Back at home, Vinnie bursts in on Shipley, who is trying to get into The Scarlet Letter. (Shipley: not so smart, can’t pronounce bodice, definitely can’t keep up with Vinnie.) She announces that she’s NOT going to be this tame, obedient housewife: “I am not the boring Dickinson sister. People don’t even realize this, but I am a lot like Emily! I’m wild and creative, and the truth is I am even more outrageous than Lola Montez.” Okay, I have been SAYING this! Vinnie needs more from her married life than quiet nights in. Vinnie needs … Scarlet Letter role play? Sure! Whatever works for you two crazy kids, assuming you have to get married, which I guess they do.

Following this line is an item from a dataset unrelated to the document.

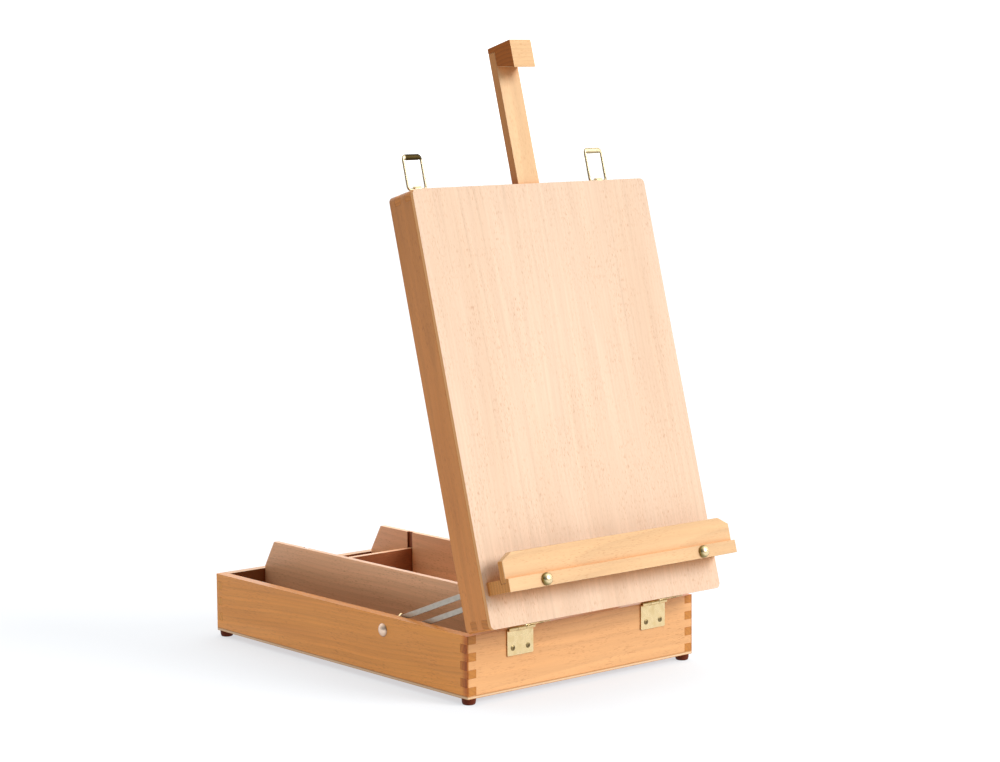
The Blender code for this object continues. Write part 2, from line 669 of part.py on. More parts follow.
def latch(side, sign):
    """A bail on the lid's back rail, and a hook lever on the box's back wall."""
    x = sign * LATCH_SPREAD + LATCH_SHIFT
    name = f"latch_plate_{side}"
    face = LID_DEPTH + GAP
    plate = ((x - 0.012, face, 0.003), (x + 0.012, face + 0.001, 0.027))
    plate = new_part(name, block_mesh(name, plate), BRASS, LID)
    pivot_v = LID_DEPTH + BAIL_OUT
    lug = ((x - 0.0035, face + 0.0005, BAIL_W - 0.0027), (x + 0.0035, pivot_v, BAIL_W + 0.0027))
    cut(plate, new_cutter(f"{name}_lug", block_mesh("lug", lug), LID), "UNION")
    barrel = rod_mesh("barrel", 0.0029, (x - 0.0036, pivot_v, BAIL_W), (x + 0.0036, pivot_v, BAIL_W))
    cut(plate, new_cutter(f"{name}_barrel", barrel, LID), "UNION")
    bore = rod_mesh("bore", 0.00175, (x - 0.007, pivot_v, BAIL_W), (x + 0.007, pivot_v, BAIL_W))
    cut(plate, new_cutter(f"{name}_bore", bore, LID))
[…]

Em, still in her party dress, is at home fulfilling Sam’s instruction that she write something tonight, but what she is writing is a letter to Mary (!). And then she has a VERY vivid fantasy about Sam … ravishing her (sorry, I had to). Good idea? Terrible idea? WHAT ARE SAM’S INTENTIONS? I also like the question, Is he into her because he thinks she’s hot, and he doesn’t care about her poetry, OR is he attracted to her because she’s a genius and he knows it, and, if the latter, is it more or less or equally creepy for him to be so flirty with her? I am VERY stressed and intrigued by all of this. And again, I’m into the not-so-literal use of a Dickinson poem, this time “Forbidden fruit a flavor has.”